In modern physics, the notion of causality had to be clarified. The insights of the theory of special relativity confirmed the assumption of causality, but they made the meaning of the word "simultaneous" observer-dependent.[5] Consequently, the relativistic principle of causality says that the cause must precede its effect according to all inertial observers. This is equivalent to the statement that the cause and its effect are separated by a timelike interval, and the effect belongs to the future of its cause. If a timelike interval separates the two events, this means that a signal could be sent between them at less than the speed of light. On the other hand, if signals could move faster than the speed of light, this would violate causality because it would allow a signal to be sent across spacelike intervals, which means that at least to some inertial observers the signal would travel backward in time. For this reason, special relativity does not allow communication faster than the speed of light.

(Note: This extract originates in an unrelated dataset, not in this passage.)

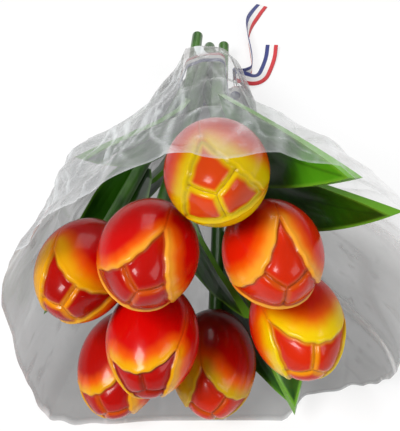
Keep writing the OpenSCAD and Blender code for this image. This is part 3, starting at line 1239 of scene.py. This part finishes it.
@dataclass
class Ribbon:
    """The striped ribbon: a band round the stems, its knot and its two tails, in millimetres."""

    material: bpy.types.Material
    width: float = 10
    thick: float = 0.35
    gap: float = 0.3
    crown: float = 0.1
    knot_share: float = 0.97
    slot: str = "ribbon_red_white_blue"
    tail_left: tuple[Bend, ...] = (
        Bend(20.4, 5.3, 18, 82), Bend(20.2, 14, 18, 84), Bend(20.2, 23, 15, 86),
        Bend(23.5, 28, 11, 88), Bend(29.5, 33, 8, 90), Bend(35, 41, 5.5, 90),
        Bend(36, 53, 5.4, 90), Bend(35, 70, 5.4, 88), Bend(34, 86, 5.2, 80),
        Bend(36, 104, 4.4, 50), Bend(42, 122, 2, 15), Bend(48, 135, 1, 0),
    )
    tail_right: tuple[Bend, ...] = (
        Bend(22.4, 5.3, 17, 80), Bend(22.3, 16, 16, 82), Bend(22.4, 23.5, 13, 80),
        Bend(27.5, 27, 9, 62), Bend(36.5, 30.5, 4, 30), Bend(43, 37, 1.6, 8),
        Bend(47, 47, 1, 0), Bend(51, 61, 2, -4), Bend(53, 75, 4, -6),
    )
    tree: bpy.types.NodeTree = field(init=False)
    sockets: dict[str, str] = field(init=False)

    def __post_init__(self) -> None:
        """Build the Geometry Nodes tree that turns a line of points into a woven strip."""
        self.tree = bpy.data.node_groups.new("woven_strip", "GeometryNodeTree")
        face = self.tree.interface
        kinds = {"Line": "Geometry", "Width": "Float", "Thickness": "Float", "Steps": "Int",
                 "Weave": "Material"}
        for name, kind in kinds.items():
            face.new_socket(name, in_out="INPUT", socket_type="NodeSocket" + kind)
        face.new_socket("Strip", in_out="OUTPUT", socket_type="NodeSocketGeometry")
        self.sockets = {
            item.name: item.identifier for item in face.items_tree
            if item.item_type == "SOCKET" and item.in_out == "INPUT"
        }
        graph = Graph(self.tree)
        given = self.tree.nodes.new("NodeGroupInput").outputs
        number = {"data_type": "FLOAT"}

        line = graph.node("GeometryNodeMeshToCurve", {}, {0: given["Line"]})
        turn = graph.node("GeometryNodeInputNamedAttribute", number, {"Name": "turn"}, "Attribute")
        line = graph.node("GeometryNodeSetCurveTilt", {}, {"Curve": line, "Tilt": turn})
        line = graph.node("GeometryNodeSetCurveNormal", {"mode": "Z_UP"}, {"Curve": line})
        line = graph.node(
            "GeometryNodeResampleCurve", {}, {"Curve": line, "Count": given["Steps"]})
        along = graph.node("GeometryNodeSplineParameter", {}, {}, "Length")
        line = graph.node("GeometryNodeStoreNamedAttribute", number,
                          {"Geometry": line, "Name": "along", "Value": along})

        section = graph.node("GeometryNodeCurvePrimitiveQuadrilateral", {},
                             {"Width": given["Width"], "Height": given["Thickness"]})
        section = graph.node("GeometryNodeResampleCurve", {}, {"Curve": section, "Count": 24})
        place = graph.node("GeometryNodeInputPosition", {}, {})
        across = graph.node("ShaderNodeSeparateXYZ", {}, {0: place}, "X") / given["Width"] + 0.5
        section = graph.node("GeometryNodeStoreNamedAttribute", number,
                             {"Geometry": section, "Name": "across", "Value": across})

        strip = graph.node("GeometryNodeCurveToMesh", {},
                           {"Curve": line, "Profile Curve": section, "Fill Caps": True})
        strip = graph.node("GeometryNodeRealizeInstances", {}, {0: strip})
        strip = graph.node("GeometryNodeSetMaterial", {},
                           {"Geometry": strip, "Material": given["Weave"]})
        self.tree.links.new(strip.socket, self.tree.nodes.new("NodeGroupOutput").inputs[0])

    def strip(self, name: str, line: Array, turns: Array) -> bpy.types.Object:
        """Run the strip maker along a line.

        Args:
            name: The piece's name.
            line: Points in metres.
            turns: The strip's turn at each point, in radians.

        Returns:
            The strip as a plain mesh object.
        """
        edges = [(k, k + 1) for k in range(len(line) - 1)]
        guide = new_object(
            name + "_line", new_mesh(name + "_line", line, edges, [], {"turn": turns}))
        modifier = guide.modifiers.new("woven_strip", "NODES")
        modifier.node_group = self.tree
        values = {"Width": self.width * MM, "Thickness": self.thick * MM, "Steps": len(line),
                  "Weave": self.material}
        for key, value in values.items():
            modifier[self.sockets[key]] = value
        bpy.context.view_layer.update()
        shape = guide.evaluated_get(bpy.context.evaluated_depsgraph_get())
        made = new_object(name, bpy.data.meshes.new_from_object(shape))
        bpy.data.objects.remove(guide)
        dress(made, self.material)
        return made

    def _smooth_line(self, bends: Sequence[Bend], per: int = 8) -> tuple[Array, Array]:
        """Pass a smooth line through the bends.

        Args:
            bends: The bends.
            per: Points on each span.

        Returns:
            Points in metres and turns in radians.
        """
        spots = np.array([(b.x, b.y, b.z, b.turn) for b in bends], dtype=float)
        padded = np.concatenate([2 * spots[:1] - spots[1:2], spots, 2 * spots[-1:] - spots[-2:-1]])
        out = []
        for k in range(len(spots) - 1):
            p0, p1, p2, p3 = padded[k:k + 4]
            for u in np.arange(per) / per:
                out.append(0.5 * (2 * p1 + (p2 - p0) * u + (2 * p0 - 5 * p1 + 4 * p2 - p3) * u ** 2
                                  + (3 * p1 - p0 - 3 * p2 + p3) * u ** 3))
        out.append(spots[-1])
        line = np.array(out)
        return (line[:, :3] + BUNCH.tie) * MM, np.radians(line[:, 3])

    def _band_line(self, count: int = 96) -> Array:
        """Return the line of the band's outer side round all the stems.

        Args:
            count: Number of points, evenly turned round the bundle.

        Returns:
            The points, in metres.
        """
        corners = []
        for i in range(len(BUNCH.heads)):
            way = BUNCH.way(i)
            reach = BUNCH.stem_r / abs(way[1]) + self.gap + self.thick
            for y in (-self.width / 2, self.width / 2):
                spot = BUNCH.crossing(i) + way * (y / way[1])
                corners.append((spot[0], spot[2], reach))
        line = []
        for a in ring_angles(count):
            cos, sin = math.cos(a), math.sin(a)
            x, z, r = max(corners, key=lambda corner: corner[0] * cos + corner[1] * sin + corner[2])
            line.append((x + r * cos, 0.0, z + r * sin))
        return (np.array(line) + BUNCH.tie) * MM

    def build(self) -> None:
        """Make the band, the knot and the tails."""
        line = self._band_line()
        steps = np.linalg.norm(np.diff(line, axis=0, append=line[:1]), axis=1)
        band = self._band(line[steps > 2e-5])
        stand_in(band, "wrap", "ribbon_band")
        stand_in(self._knot(), "wrap", "ribbon_knot")
        for name, bends in (("left", self.tail_left), ("right", self.tail_right)):
            line, turns = self._smooth_line(bends)
            tail = self.strip(f"ribbon_{name}_tail", line, turns)
            stand_in(tail, "wrap", f"ribbon_tail_{name}")

    def _band(self, line: Array, across: int = 9) -> bpy.types.Object:
        """Loft the band round the bundle.

        Args:
            line: The band's outer line, in metres.
            across: Points over the band's width.

        Returns:
            The band's object.
        """
        count = len(line)
        half = count * across
        lengths = np.append(0, np.cumsum(np.linalg.norm(np.diff(line, axis=0), axis=1)))
        shares = np.linspace(0, 1, across)
        out = (line - line.mean(axis=0)) * (1, 0, 1)
        out = (out / np.linalg.norm(out, axis=1)[:, None])[:, None]
        rise = (self.crown * np.sin(shares * math.pi))[:, None]
        over = np.stack([0 * shares, (shares - 0.5) * self.width, 0 * shares], -1)
        sides = [line[:, None] + (out * (side + rise) + over) * MM for side in (0, -self.thick)]
        faces = []
        for k in range(count):
            here, there = k * across, (k + 1) % count * across
            for j in range(across - 1):
                quad = (here + j, here + j + 1, there + j + 1, there + j)
                faces += [quad, tuple(corner + half for corner in reversed(quad))]
            for j, flip in ((0, False), (across - 1, True)):
                rim = (here + j, there + j, there + j + half, here + j + half)
                faces.append(tuple(reversed(rim)) if flip else rim)
        marks = {"along": np.tile(np.repeat(lengths, across), 2), "across": np.tile(shares, 2 * count)}
        return new_piece("tie_band", np.array(sides).reshape(-1, 3), faces, self.material, marks)

    def _knot(self, rings: int = 31, steps: int = 56) -> bpy.types.Object:
        """Make the knot: a tight barrel of folded ribbon.

        Args:
            rings: Rings along the barrel, with its poles.
            steps: Points in a ring.

        Returns:
            The knot's object.
        """
        low, high = np.array(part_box("ribbon_knot"))
        centre, half = (low + high) / 2, (high - low) / 2
        v, a = np.meshgrid(np.linspace(0, 1, rings), ring_angles(steps), indexing="ij")
        bulge, axis = np.sin(math.pi * v), np.cos(math.pi * v)
        fold = 1 - 0.07 * (0.5 + 0.5 * np.cos(5 * a + 3 * axis)) * bulge
        pinch = np.abs(bulge) ** 0.55 * (1 - 0.1 * bell(v - 0.5, 0.09)) * fold
        shape = half * np.stack([pinch * np.cos(a), -axis, pinch * np.sin(a)], -1)
        faces = [tuple(reversed(face)) for face in capped_faces(rings, steps)]
        return new_piece("tie_knot", capped(centre + self.knot_share * shape), faces, self.material,
                         {"along": capped(0.03 * a / math.pi), "across": capped(v)})


# Stage


class Lamp(Enum):
    """The studio's soft lamps: place, size in metres and power in watts."""

    KEY = ((-0.6, -0.7, 1.1), 0.5, 19.0)
    FILL = ((0.95, -0.6, 0.8), 0.7, 6.0)
    BACK = ((0.1, 0.9, 1.0), 0.7, 7.0)


@dataclass
class Studio:
    """A pale table, soft lamps and the camera."""

    focal_px: float = 900
    picture_w: float = 400
    sensor_w: float = 36
    elevation: float = 47
    camera_at: Vec = (-0.0033, -0.4442, 0.441)
    aim: Vec = (0, -0.08, 0.06)
    world_light: float = 0.22
    table_reach: float = 60
    table_grey: Vec = (0.86, 0.86, 0.86)
    table_glow: float = 0.72

    def _look(self, made: bpy.types.Object, target: Vec) -> None:
        """Turn an object's -Z axis toward a point."""
        line = np.array(target) - np.array(made.location)
        flat = math.hypot(line[0], line[1])
        made.rotation_euler = (
            math.pi / 2 + math.atan2(line[2], flat), 0, math.atan2(line[1], line[0]) - math.pi / 2)

    def camera(self) -> None:
        """Set the camera at the photograph's angle."""
        lens = bpy.data.cameras.new("camera")
        lens.sensor_fit = "HORIZONTAL"
        lens.sensor_width = self.sensor_w
        lens.lens = self.sensor_w * self.focal_px / self.picture_w
        lens.clip_start = 0.01
        made = new_object("camera", lens)
        made.location = self.camera_at
        made.rotation_euler = (math.radians(90 - self.elevation), 0, 0)
        bpy.context.scene.camera = made

    def lamps(self) -> None:
        """Hang the soft lamps and set the world's plain light."""
        for lamp in Lamp:
            place, size, power = lamp.value
            light = bpy.data.lights.new(lamp.name.lower(), "AREA")
            light.size = size
            light.energy = power
            made = new_object(lamp.name.lower(), light)
            made.location = place
            self._look(made, self.aim)
        world = bpy.data.worlds.new("studio")
        world.use_nodes = True
        background = world.node_tree.nodes["Background"]
        background.inputs[0].default_value = (1, 1, 1, 1)
        background.inputs[1].default_value = self.world_light
        bpy.context.scene.world = world

    def table(self) -> None:
        """Lay the pale table under the bunch, glowing toward the camera like a lit backdrop."""
        paint = Paint("table_white")
        paint.feed("Base Color", self.table_grey)
        paint.feed("Roughness", 0.7)
        direct, glossy, through = (
            paint.node("ShaderNodeLightPath", {}, {}, f"Is {ray} Ray")
            for ray in ("Camera", "Glossy", "Transmission"))
        glow = paint.node("ShaderNodeEmission", {}, {0: (1, 1, 1, 1)})
        share = (direct + glossy + through) * self.table_glow
        mixed = paint.node(
            "ShaderNodeMixShader", {}, {0: share, 1: paint.shader.outputs[0], 2: glow})
        paint.tree.links.new(mixed.socket, paint.output.inputs[0])
        corners = ((-1, -1, 0), (1, -1, 0), (1, 1, 0), (-1, 1, 0))
        points = self.table_reach * np.array(corners)
        new_piece("table", points, [(0, 1, 2, 3)], paint.material)

    def build(self) -> None:
        """Set up the whole studio."""
        self.camera()
        self.lamps()
        self.table()
        bpy.context.scene.view_settings.view_transform = "Standard"


def lacquers() -> list[HeadLacquer]:
    """Return the eight heads' lacquers.

    Returns:
        One lacquer for each tulip, in order.
    """
    red, bright = linear(184, 5, 3), linear(196, 26, 3)
    dark, pad, warm = linear(160, 9, 3), linear(190, 36, 4), linear(200, 62, 10)
    lemon, gold, pale = linear(212, 180, 2), linear(210, 148, 3), linear(218, 146, 38)
    brass, rust, wine = linear(206, 128, 4), linear(176, 66, 6), linear(138, 24, 3)
    return [
        HeadLacquer(1, 0.009, 0.0155, 0.022, bright, warm, lemon, lemon, 125, 0.006, 0.0022),
        HeadLacquer(2, 0.0025, 0.0065, 0.0115, red, dark, pale, rust, 130, 0.003),
        HeadLacquer(3, 0.0035, 0.0085, 0.0135, bright, pad, pale, rust, 90, 0.002),
        HeadLacquer(4, 0.006, 0.012, 0.018, red, dark, gold, brass, 0, 0.008),
        HeadLacquer(5, 0.003, 0.007, 0.012, dark, dark, gold, rust, 120, 0.003),
        HeadLacquer(6, 0.004, 0.008, 0.013, red, dark, gold, wine, 100, 0.003),
        HeadLacquer(7, 0.007, 0.013, 0.02, dark, pad, linear(186, 148, 4), rust, 50, 0.006),
        HeadLacquer(8, 0.009, 0.015, 0.022, bright, pad, lemon, brass, 135, 0.006, 0.0012),
    ]


def main() -> None:
    """Dress the frame: tulips, film, ribbon and studio."""
    logging.basicConfig(level=logging.INFO, format="%(name)s: %(message)s")
    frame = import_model()
    bpy.context.view_layer.update()
    nodes = frame["nodes"]
    Studio().build()
    stem = StemPaint().material()
    for lacquer in lacquers():
        Tulip(lacquer.number, lacquer).build(nodes, stem)
    Sleeve().build(SleeveFilm().material(), nodes)
    Ribbon(RibbonWeave().material()).build()
    bpy.context.view_layer.update()


if __name__ == "__main__":
    main()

There is no intertial frame of reference in which a signal propagating at less than the speed of light could travel from the event of when a ship went into jump, and arrive at the event of it emerging from jump at a nearby star system.

Therefore a ship with a jump drive could carry a signal to it's destination faster than the speed of light, across a spacelike interval, which would open up the possibility of causality violations.

To dig into why, we'd really need to start discussing light cones, Minkowski diagrams, Lorenz transformations etc. This is degree level physics, which I did study as a student, but it was a very long time ago. I find it helps to think about the speed of light as being the speed of simultaneity.

Simon Hibbs
 
simonh said:
Therefore a ship with a jump drive could carry a signal to it's destination faster than the speed of light, across a spacelike interval, which would open up the possibility of causality violations.

I too studied this. There is no violation if the object didn't have a "violation" by action in THIS universe. That was my point... J-space isn't subject to the laws we know as physics.